Instructions for the task — Write each line out exactly, leaving none out.

— start Stored data —

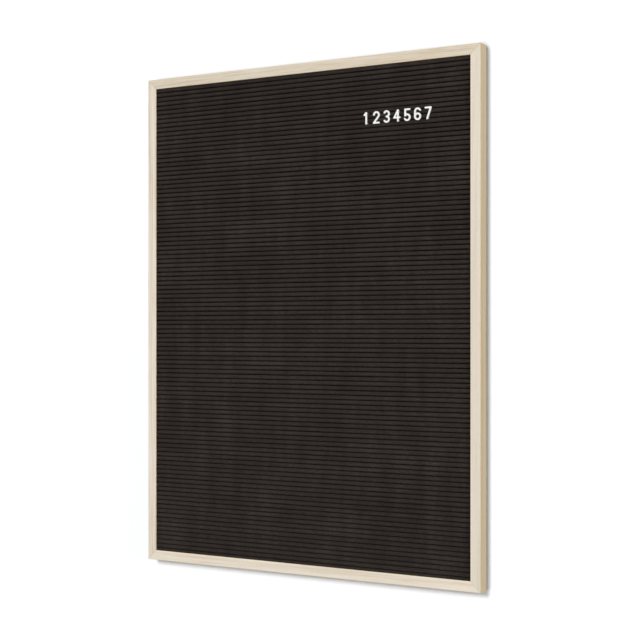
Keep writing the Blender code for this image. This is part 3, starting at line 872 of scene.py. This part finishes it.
def lamp(name, place, size, power):
    """A square lamp that faces the middle of the board."""
    data = bpy.data.lights.new(name, "AREA")
    data.shape = "SQUARE"
    data.size = size
    data.energy = power
    obj = bpy.data.objects.new(name, data)
    obj.location = place
    way = Vector(BOARD_MIDDLE) - Vector(place)
    obj.rotation_euler = way.to_track_quat("-Z", "Y").to_euler()
    bpy.context.scene.collection.objects.link(obj)


def make_lights():
    lamp("key", (-1.3, -12.0, 5.0), 3.8, 1022)
    lamp("right_fill", (3.0, -0.6, 0.8), 1.6, 33)
    lamp("back_fill", (-1.0, 3.0, 1.8), 2.0, 52)
    world = bpy.data.worlds.new("studio")
    world.use_nodes = True
    tree = world.node_tree
    tree.nodes.clear()
    level = spread(tree, (looked_at(tree), 0), 0.0, 1.0, 0.30, 1.0)
    sky = put(tree, "ShaderNodeBackground", None, {"Color": (1, 1, 1, 1), "Strength": (level, 0)})
    put(tree, "ShaderNodeOutputWorld", None, {"Surface": (sky, 0)})
    bpy.context.scene.world = world


def make_camera():
    """Level, a little below the board's middle, 2.1 m off and turned 30 degrees to its right."""
    right = Vector((math.cos(CAMERA_TURN), math.sin(CAMERA_TURN), 0))
    ahead = Vector((-math.sin(CAMERA_TURN), math.cos(CAMERA_TURN), 0))
    middle = Vector((0, CAD_BOX[0][1], (CAD_BOX[0][2] + CAD_BOX[1][2]) / 2))
    below = Vector((0, 0, CAMERA_BELOW))
    data = bpy.data.cameras.new("camera")
    data.sensor_width = SENSOR_WIDTH
    data.lens = FOCAL_PIXELS / PICTURE_PIXELS * SENSOR_WIDTH
    data.shift_y = SHIFT_PIXELS / PICTURE_PIXELS
    data.clip_start = 0.01
    obj = bpy.data.objects.new("camera", data)
    obj.location = middle + right * CAMERA_ASIDE - ahead * CAMERA_AWAY - below
    obj.rotation_euler = (math.pi / 2, 0, CAMERA_TURN)
    bpy.context.scene.collection.objects.link(obj)
    bpy.context.scene.camera = obj


make_pieces()
make_stage()
make_lights()
make_camera()
bpy.context.scene.view_settings.view_transform = "Standard"
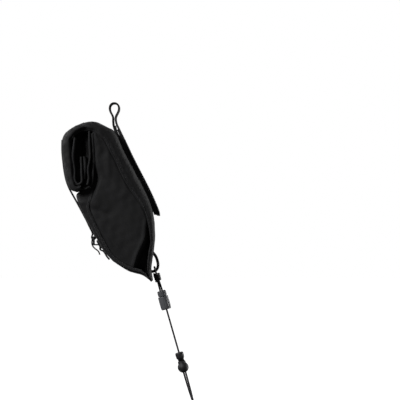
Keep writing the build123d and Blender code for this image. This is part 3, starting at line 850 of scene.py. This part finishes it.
MOUTH_HEM = [(-30.4, -51.0), (-29.4, -56.0), (-29.0, -62.0), (-29.4, -68.0), (-30.6, -74.0)]


class SADDLEBAG_OT_roll(bpy.types.Operator):
    """Builds the inner layers of the roll, the mouth's hem and the sides tucked in between

    A tucked side is a grid between two lines, set in from the roll's end by a parabola and a
    cosine, which gives three and a half pleats.
    """

    bl_idname = "saddle_bag.roll"
    bl_label = "Roll"

    def execute(self, context):
        half = ROLL_HALF - 1.6 * MM
        outer, inner = smooth_line(TUCK_OUTER, 60), smooth_line(TUCK_INNER, 60)
        v = np.linspace(0, 1, 48)[None, :]
        hollow = 16 + 50 * smoothstep(outer[:, 1:2], -66 * MM, -40 * MM)
        pleats = 1.4 * np.cos(2 * math.pi * 3.5 * v) * np.sqrt(np.linspace(1, 0, len(outer)))[:, None]
        depth = (5 + hollow * v * (1 - v) + pleats) * MM
        for side, name in SIDES:
            x = outer[:, :1] * (1 - v) + inner[:, :1] * v
            z = outer[:, 1:2] * (1 - v) + inner[:, 1:2] * v
            tuck = np.stack([x, side * (half - depth) + 0 * x, z], -1)
            tuck[..., 1] += side * 0.8 * MM * soft_noise(tuck, 14 * MM, 51 + side)
            piece = mesh_piece(f"mouth_tuck_{name}", tuck, outward=(-0.035, 0, -0.05))
            body = ("pouch", "roll", (-22 * MM, 0, -50 * MM), (-38 * MM, 0, -50 * MM))
            finish_piece(piece, body, (), nylon(), 0.8 * MM)
        layer("roll_second_turn", ROLL_FOLD, half, 2.3 * MM, "roll", ("roll_fold",), "bag_fabric", nylon(),
              0.7 * MM, 41)
        layer("roll_inner_ply", ROLL_BACK, half - 0.4 * MM, 2.3 * MM, "roll", ("roll_back_ply",),
              "bag_fabric", nylon(), 0.5 * MM, 43)
        layer("lid_facing", LID_UNDER, half - 4.5 * MM, 2.0 * MM, "roll", (), "bag_fabric", nylon(),
              0.3 * MM, 45)
        layer("mouth_hem_cloth", MOUTH_HEM, half - 2.0 * MM, 3.0 * MM, "roll", ("mouth_hem", "hem_strip"),
              "bag_fabric", nylon(), 0.5 * MM, 47)
        return {"FINISHED"}


# ---------------------------------------------------------------- straps
# Lines of the straps in the middle plane, x and z in mm. The hook-and-loop, the flap and the
# sewn run are all offset from STRAP_LINE, the front strip's outer face below the strap.
STRAP_LINE = [(5.0, -35.0), (13.0, -52.0), (22.0, -69.7), (30.0, -85.3), (36.0, -98.2), (39.6, -106.8)]
EYE_RUN = [
    (2.0, -26.6), (-0.5, -20.0), (-1.3, -13.5), (-1.5, -9.6), (-2.9, -6.4), (-4.45, -3.0), (-4.72, 0.4),
    (-3.4, 3.4), (0.0, 4.8), (3.4, 3.4), (4.72, 0.4), (4.45, -3.0), (2.9, -6.4), (1.5, -9.6), (1.35, -12.6),
]
FLAP_HEAD = [(1.35, -12.4), (1.9, -15.6), (3.9, -20.4), (6.6, -26.0)]
FLAP_END = [(46.1, -109.2), (46.4, -112.2)]
PILE_END = [(44.7, -109.4), (45.0, -112.0)]
PILE_FOOT = [(43.4, -109.8), (43.5, -111.4)]
SEWN_END = [(41.9, -109.9), (42.0, -111.0)]
CLOSURE_RUN = [
    (-54.3, -33.4), (-54.4, -45.0), (-53.4, -56.0), (-51.6, -69.0), (-48.2, -81.0), (-42.0, -93.0),
    (-35.4, -105.0), (-28.6, -118.0), (-24.4, -126.6), (-22.9, -131.6), (-23.6, -134.6), (-21.8, -136.7),
    (-19.7, -135.2), (-20.4, -132.6), (-21.8, -129.6),
]
CLOSURE_TOP = offset_rows(FRONT_STRIP[17:22], -0.9)[::-1]
TAIL_RUN = [(-23.2, -136.4), (-23.3, -142.0), (-20.3, -146.2), (-16.7, -149.2), (-15.3, -152.6)]
ANCHOR_RUN = [
    (-12.2, -143.6), (-15.0, -144.9), (-14.6, -147.3), (-12.2, -148.6), (-8.9, -152.9), (-5.2, -157.6),
]
TAB_RUN = [(39.9, -150.4), (42.8, -154.2), (44.8, -159.6), (45.2, -164.4), (43.2, -168.6), (38.6, -170.2)]


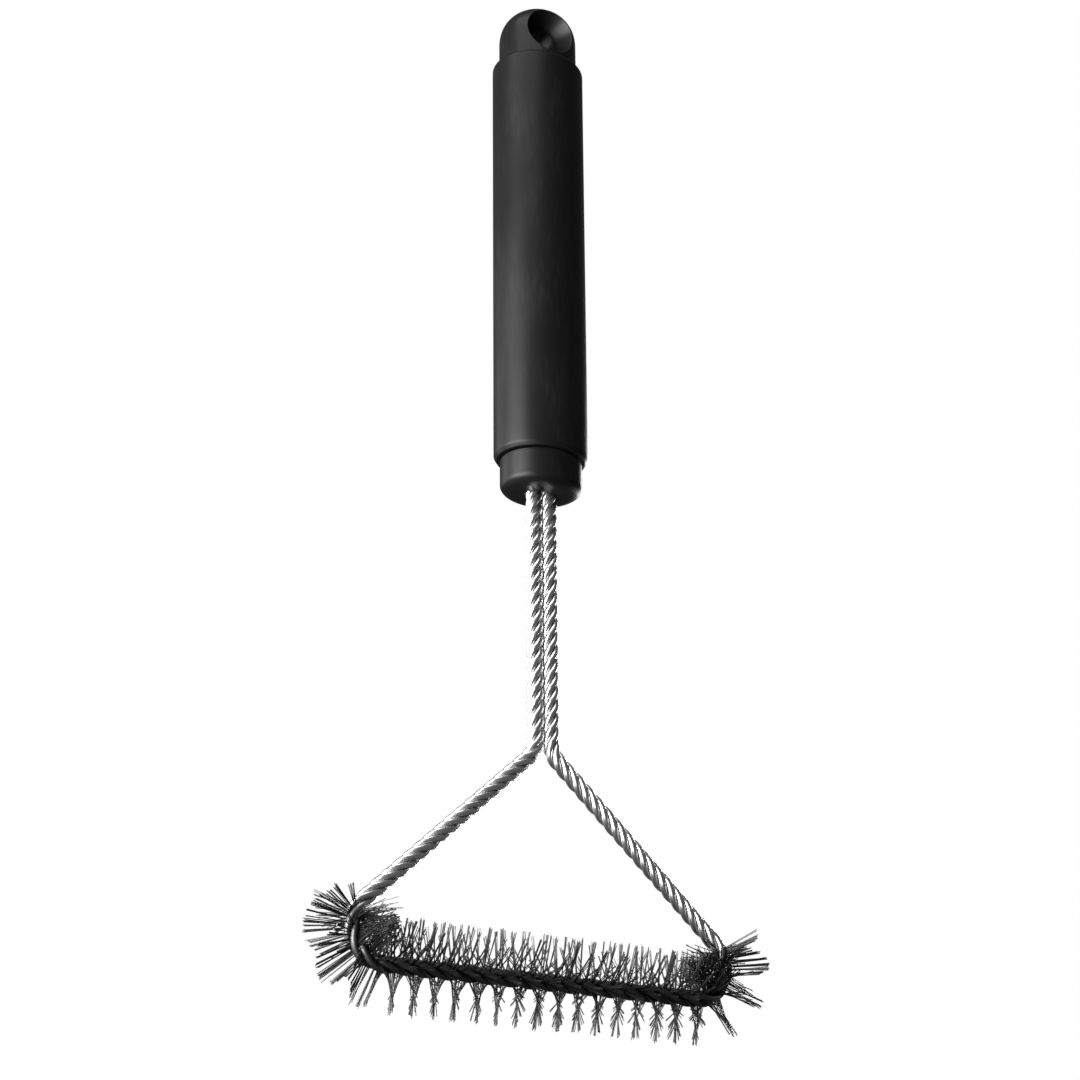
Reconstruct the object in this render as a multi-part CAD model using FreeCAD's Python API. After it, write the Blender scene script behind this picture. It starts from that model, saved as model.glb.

— end Stored data —

Response to the task —
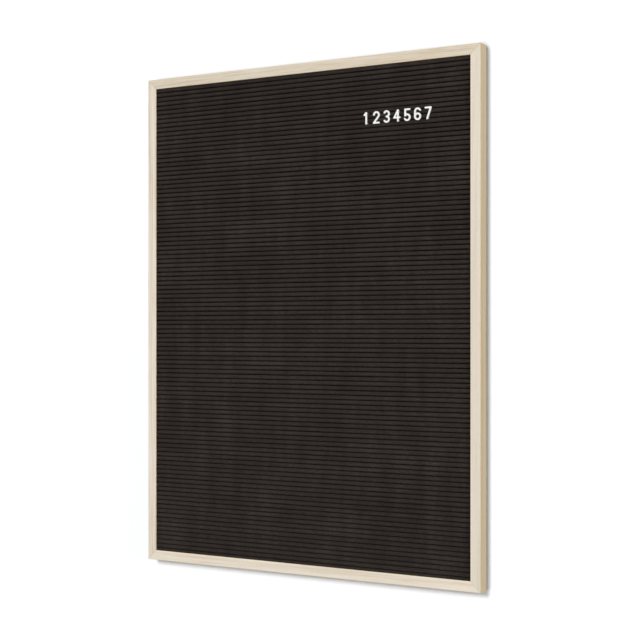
Keep writing the Blender code for this image. This is part 3, starting at line 872 of scene.py. This part finishes it.
def lamp(name, place, size, power):
    """A square lamp that faces the middle of the board."""
    data = bpy.data.lights.new(name, "AREA")
    data.shape = "SQUARE"
    data.size = size
    data.energy = power
    obj = bpy.data.objects.new(name, data)
    obj.location = place
    way = Vector(BOARD_MIDDLE) - Vector(place)
    obj.rotation_euler = way.to_track_quat("-Z", "Y").to_euler()
    bpy.context.scene.collection.objects.link(obj)


def make_lights():
    lamp("key", (-1.3, -12.0, 5.0), 3.8, 1022)
    lamp("right_fill", (3.0, -0.6, 0.8), 1.6, 33)
    lamp("back_fill", (-1.0, 3.0, 1.8), 2.0, 52)
    world = bpy.data.worlds.new("studio")
    world.use_nodes = True
    tree = world.node_tree
    tree.nodes.clear()
    level = spread(tree, (looked_at(tree), 0), 0.0, 1.0, 0.30, 1.0)
    sky = put(tree, "ShaderNodeBackground", None, {"Color": (1, 1, 1, 1), "Strength": (level, 0)})
    put(tree, "ShaderNodeOutputWorld", None, {"Surface": (sky, 0)})
    bpy.context.scene.world = world


def make_camera():
    """Level, a little below the board's middle, 2.1 m off and turned 30 degrees to its right."""
    right = Vector((math.cos(CAMERA_TURN), math.sin(CAMERA_TURN), 0))
    ahead = Vector((-math.sin(CAMERA_TURN), math.cos(CAMERA_TURN), 0))
    middle = Vector((0, CAD_BOX[0][1], (CAD_BOX[0][2] + CAD_BOX[1][2]) / 2))
    below = Vector((0, 0, CAMERA_BELOW))
    data = bpy.data.cameras.new("camera")
    data.sensor_width = SENSOR_WIDTH
    data.lens = FOCAL_PIXELS / PICTURE_PIXELS * SENSOR_WIDTH
    data.shift_y = SHIFT_PIXELS / PICTURE_PIXELS
    data.clip_start = 0.01
    obj = bpy.data.objects.new("camera", data)
    obj.location = middle + right * CAMERA_ASIDE - ahead * CAMERA_AWAY - below
    obj.rotation_euler = (math.pi / 2, 0, CAMERA_TURN)
    bpy.context.scene.collection.objects.link(obj)
    bpy.context.scene.camera = obj


make_pieces()
make_stage()
make_lights()
make_camera()
bpy.context.scene.view_settings.view_transform = "Standard"
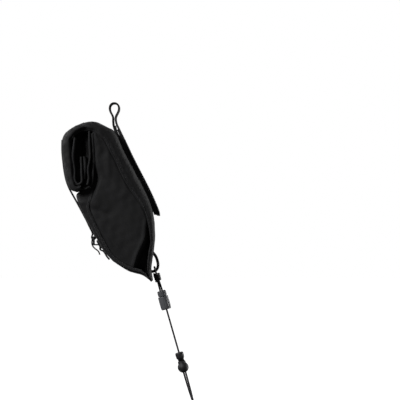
Keep writing the build123d and Blender code for this image. This is part 3, starting at line 850 of scene.py. This part finishes it.
MOUTH_HEM = [(-30.4, -51.0), (-29.4, -56.0), (-29.0, -62.0), (-29.4, -68.0), (-30.6, -74.0)]


class SADDLEBAG_OT_roll(bpy.types.Operator):
    """Builds the inner layers of the roll, the mouth's hem and the sides tucked in between

    A tucked side is a grid between two lines, set in from the roll's end by a parabola and a
    cosine, which gives three and a half pleats.
    """

    bl_idname = "saddle_bag.roll"
    bl_label = "Roll"

    def execute(self, context):
        half = ROLL_HALF - 1.6 * MM
        outer, inner = smooth_line(TUCK_OUTER, 60), smooth_line(TUCK_INNER, 60)
        v = np.linspace(0, 1, 48)[None, :]
        hollow = 16 + 50 * smoothstep(outer[:, 1:2], -66 * MM, -40 * MM)
        pleats = 1.4 * np.cos(2 * math.pi * 3.5 * v) * np.sqrt(np.linspace(1, 0, len(outer)))[:, None]
        depth = (5 + hollow * v * (1 - v) + pleats) * MM
        for side, name in SIDES:
            x = outer[:, :1] * (1 - v) + inner[:, :1] * v
            z = outer[:, 1:2] * (1 - v) + inner[:, 1:2] * v
            tuck = np.stack([x, side * (half - depth) + 0 * x, z], -1)
            tuck[..., 1] += side * 0.8 * MM * soft_noise(tuck, 14 * MM, 51 + side)
            piece = mesh_piece(f"mouth_tuck_{name}", tuck, outward=(-0.035, 0, -0.05))
            body = ("pouch", "roll", (-22 * MM, 0, -50 * MM), (-38 * MM, 0, -50 * MM))
            finish_piece(piece, body, (), nylon(), 0.8 * MM)
        layer("roll_second_turn", ROLL_FOLD, half, 2.3 * MM, "roll", ("roll_fold",), "bag_fabric", nylon(),
              0.7 * MM, 41)
        layer("roll_inner_ply", ROLL_BACK, half - 0.4 * MM, 2.3 * MM, "roll", ("roll_back_ply",),
              "bag_fabric", nylon(), 0.5 * MM, 43)
        layer("lid_facing", LID_UNDER, half - 4.5 * MM, 2.0 * MM, "roll", (), "bag_fabric", nylon(),
              0.3 * MM, 45)
        layer("mouth_hem_cloth", MOUTH_HEM, half - 2.0 * MM, 3.0 * MM, "roll", ("mouth_hem", "hem_strip"),
              "bag_fabric", nylon(), 0.5 * MM, 47)
        return {"FINISHED"}


# ---------------------------------------------------------------- straps
# Lines of the straps in the middle plane, x and z in mm. The hook-and-loop, the flap and the
# sewn run are all offset from STRAP_LINE, the front strip's outer face below the strap.
STRAP_LINE = [(5.0, -35.0), (13.0, -52.0), (22.0, -69.7), (30.0, -85.3), (36.0, -98.2), (39.6, -106.8)]
EYE_RUN = [
    (2.0, -26.6), (-0.5, -20.0), (-1.3, -13.5), (-1.5, -9.6), (-2.9, -6.4), (-4.45, -3.0), (-4.72, 0.4),
    (-3.4, 3.4), (0.0, 4.8), (3.4, 3.4), (4.72, 0.4), (4.45, -3.0), (2.9, -6.4), (1.5, -9.6), (1.35, -12.6),
]
FLAP_HEAD = [(1.35, -12.4), (1.9, -15.6), (3.9, -20.4), (6.6, -26.0)]
FLAP_END = [(46.1, -109.2), (46.4, -112.2)]
PILE_END = [(44.7, -109.4), (45.0, -112.0)]
PILE_FOOT = [(43.4, -109.8), (43.5, -111.4)]
SEWN_END = [(41.9, -109.9), (42.0, -111.0)]
CLOSURE_RUN = [
    (-54.3, -33.4), (-54.4, -45.0), (-53.4, -56.0), (-51.6, -69.0), (-48.2, -81.0), (-42.0, -93.0),
    (-35.4, -105.0), (-28.6, -118.0), (-24.4, -126.6), (-22.9, -131.6), (-23.6, -134.6), (-21.8, -136.7),
    (-19.7, -135.2), (-20.4, -132.6), (-21.8, -129.6),
]
CLOSURE_TOP = offset_rows(FRONT_STRIP[17:22], -0.9)[::-1]
TAIL_RUN = [(-23.2, -136.4), (-23.3, -142.0), (-20.3, -146.2), (-16.7, -149.2), (-15.3, -152.6)]
ANCHOR_RUN = [
    (-12.2, -143.6), (-15.0, -144.9), (-14.6, -147.3), (-12.2, -148.6), (-8.9, -152.9), (-5.2, -157.6),
]
TAB_RUN = [(39.9, -150.4), (42.8, -154.2), (44.8, -159.6), (45.2, -164.4), (43.2, -168.6), (38.6, -170.2)]


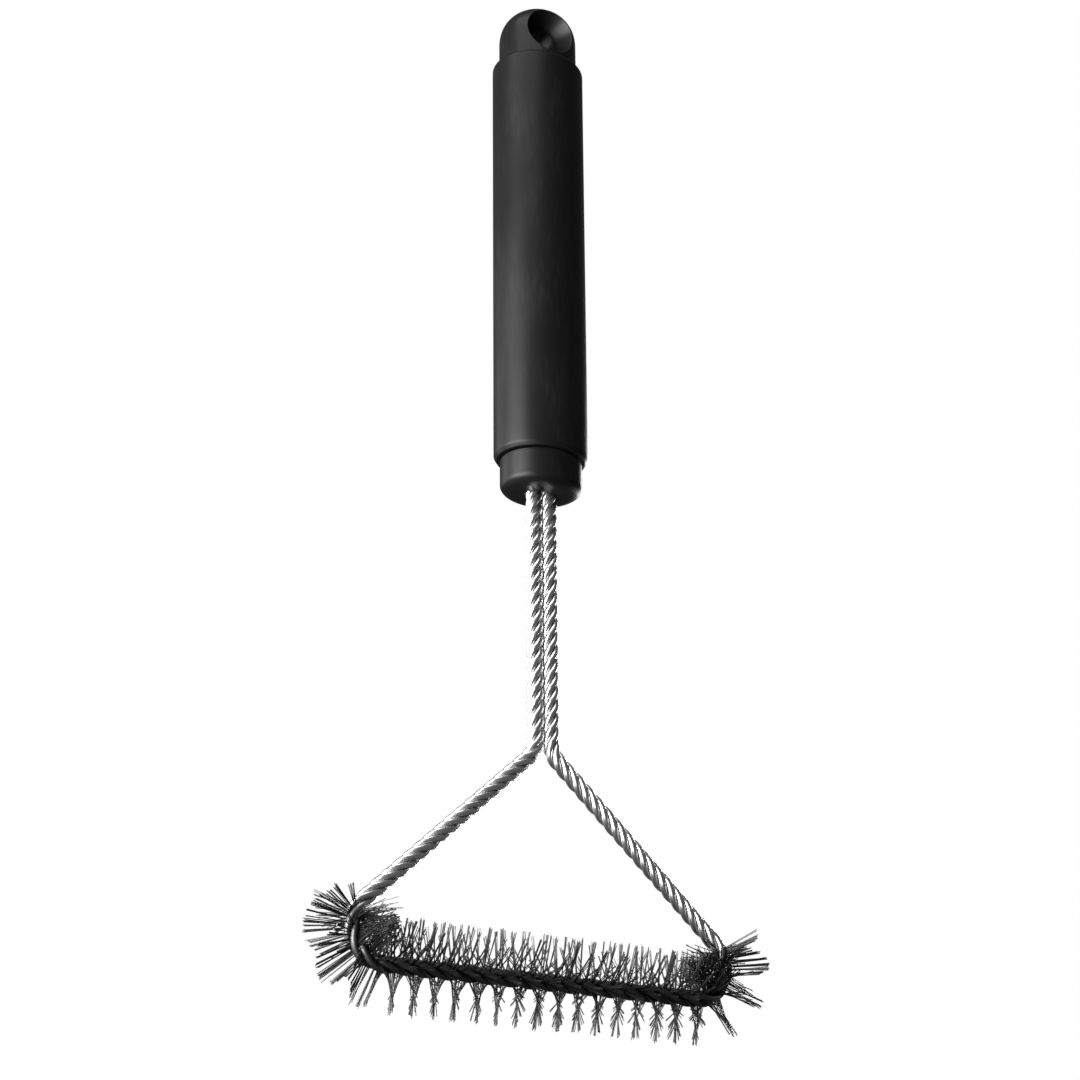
Reconstruct the object in this render as a multi-part CAD model using FreeCAD's Python API. After it, write the Blender scene script behind this picture. It starts from that model, saved as model.glb.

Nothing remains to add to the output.